To help prevent buckling of the stinger, a “plumb bob” is attached to the bottom of the stinger (Fig. F14). The plumb bob is simply a section of very thick walled, heavy casing. Drill collars with 8¼ and 6¾ inch OD have been used with good results. The plumb bob serves three purposes. First, it serves as a guide for the stinger as it is lowered into the borehole. A guide shoe, or bullnose, is attached to the bottom of the plumb bob to guide the bottom of the stinger through ledges or tight spots in the borehole. Second, the weight of the plumb bob helps keep the stinger in tension, thus preventing it from buckling.

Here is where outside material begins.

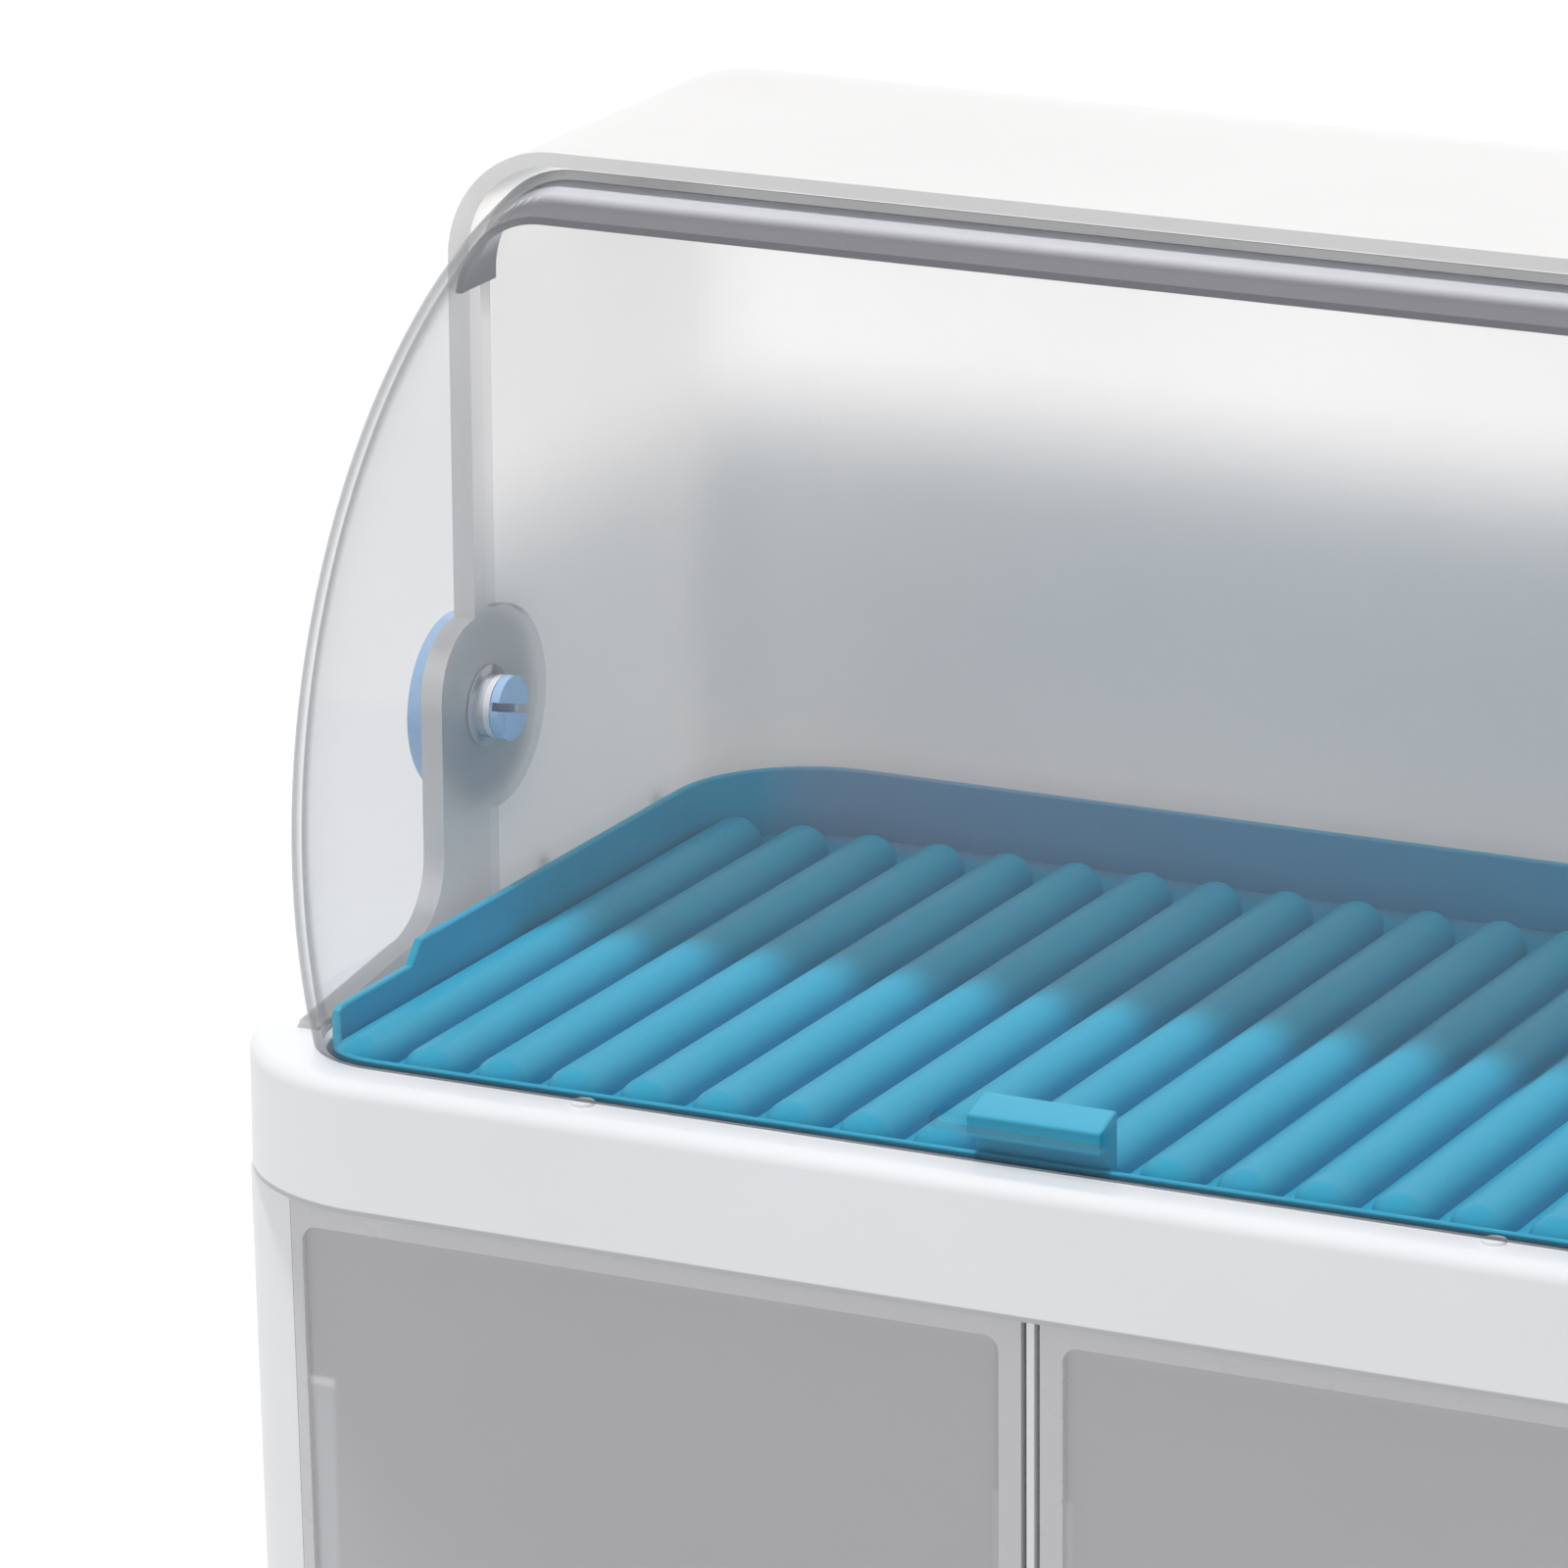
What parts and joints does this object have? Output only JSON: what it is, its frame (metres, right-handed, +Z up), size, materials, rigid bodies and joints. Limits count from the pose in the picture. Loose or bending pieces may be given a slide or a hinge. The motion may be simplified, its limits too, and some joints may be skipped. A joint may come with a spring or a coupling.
{
  "type": "cutlery storage cabinet",
  "caption": "Counter-top cutlery cabinet with side by side drawers, a ribbed draining tray and a clear roll-top cover that swings back under a rounded roof.",
  "frame": {"origin": "middle of the footprint on the surface that the feet stand on", "axes": "+X is the width, towards the right seen from the front; +Y runs from the front to the back; +Z is up"},
  "size_m": [0.456, 0.28, 0.427],
  "materials": {
    "white_shell": "satin gloss",
    "front_frame": "satin gloss",
    "window": "frosted, lets some light through",
    "pull": "satin gloss",
    "insert": "matt",
    "rail": "matt",
    "clear_cover": "clear gloss plastic",
    "edge_strip": "matt",
    "pivot_bush": "matt",
    "pivot_pin": "gloss",
    "tray": "gloss, lets some light through",
    "rest_pad": "soft",
    "foot": "matt",
    "screw": "brushed"
  },
  "bodies": {
    "cabinet": {"lower_cabinet": "white_shell", "centre_divider": "white_shell", "drawer_stop_pin": "rail", "top_frame": "white_shell", "roof_shell": "white_shell", "cover_rest_pads": "rest_pad", "left_pivot_pin": "pivot_pin", "right_pivot_pin": "pivot_pin", "frame_screws": "screw", "shell_screws": "screw", "foot_front_left": "foot", "foot_front_right": "foot", "foot_rear_left": "foot", "foot_rear_right": "foot", "left_inner_rail": "rail", "left_outer_rail": "rail", "right_inner_rail": "rail", "right_outer_rail": "rail"},
    "cover": {"clear_cover": "clear_cover", "cover_edge_strip": "edge_strip", "left_pivot_bush": "pivot_bush", "right_pivot_bush": "pivot_bush"},
    "tray": {"draining_tray": "tray"},
    "left_drawer": {"left_drawer_box": "white_shell", "left_drawer_front_frame": "front_frame", "left_drawer_window": "window", "left_drawer_pull": "pull", "left_pull_screws": "screw", "left_cutlery_insert": "insert"},
    "right_drawer": {"right_drawer_box": "white_shell", "right_drawer_front_frame": "front_frame", "right_drawer_window": "window", "right_drawer_pull": "pull", "right_pull_screws": "screw", "right_cutlery_insert": "insert"}
  },
  "joints": [
    {"name": "cover_hinge", "type": "hinge", "parent": "cabinet", "child": "cover", "pos_m": [0, -0.0145, 0.279], "axis": [-1, 0, 0], "range_deg": [0, 90]},
    {"name": "tray_lift", "type": "slide", "parent": "cabinet", "child": "tray", "axis": [0, 0, 1], "range_m": [0, 0.03]},
    {"name": "left_drawer_slide", "type": "slide", "parent": "cabinet", "child": "left_drawer", "axis": [0, -1, 0], "range_m": [0, 0.19]},
    {"name": "right_drawer_slide", "type": "slide", "parent": "cabinet", "child": "right_drawer", "axis": [0, -1, 0], "range_m": [0, 0.19]}
  ]
}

Third, the larger diameter and long length (tens of meters) keeps the stinger better aligned within the drilled hole.

CORK stinger sampling and experimental umbilicals and screens

CORK umbilicals range from electrical wiring (or cables), to individual tubes (or hoses), to single elements containing multiple tubes (Fig. F14). The umbilicals are attached in three places: (1) to the wellhead at the top, (2) to the outside of the stinger along its length, and (3) to the downhole sampling ports. The umbilicals provide a means for sampling multiple zones within the borehole for pressure measurements, collecting geochemistry or microbiological samples, and also for transmitting electrical signals from downhole sensors or hydraulic signals to seafloor sensors. The materials used in fabricating the umbilicals range from stainless steel and/or titanium tubing of various ODs, to copper wires, to Teflon lined hoses (Tefzel), and more. However, no copper wire connectors were incorporated within Expedition 336 CORKs. Pass-throughs in the packers provide for a continuous umbilical path up the stinger. The umbilicals are connected at the wellhead to various valves and sampling ports. Umbilical size is limited by its effective diameter, which is the overall diameter created when the umbilical is attached to the stinger. The effective diameter cannot be any larger than the largest stinger component and should be slightly less for protection while being lowered into the borehole. Typical umbilical maximum OD is ~1 inch.

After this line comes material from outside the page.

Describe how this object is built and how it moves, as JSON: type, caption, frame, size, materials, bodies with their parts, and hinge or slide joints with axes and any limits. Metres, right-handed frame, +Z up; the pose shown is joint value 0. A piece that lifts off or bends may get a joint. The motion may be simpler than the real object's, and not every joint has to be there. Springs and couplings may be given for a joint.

CORK screens are used to prevent the downhole sampling ports from clogging because of particulate infiltration. Historically, two screen configurations have been used with CORKs: full annular screens and miniscreens. Full annular screens are used when it is critical that an annulus has a large contact area with the formation. Full annular screens require severing the umbilical at the screen and then making up the ends to the screen pass-throughs during deployment. In contrast, only miniscreens were installed during Expedition 336 (Fig. F15). Miniscreens are easily installed and can be positioned anywhere along the stinger, except for over packers, the plumb bob, and pipe joints. Miniscreens are typically ~1 inch in diameter and ~1 m long and are fabricated from stainless steel or titanium.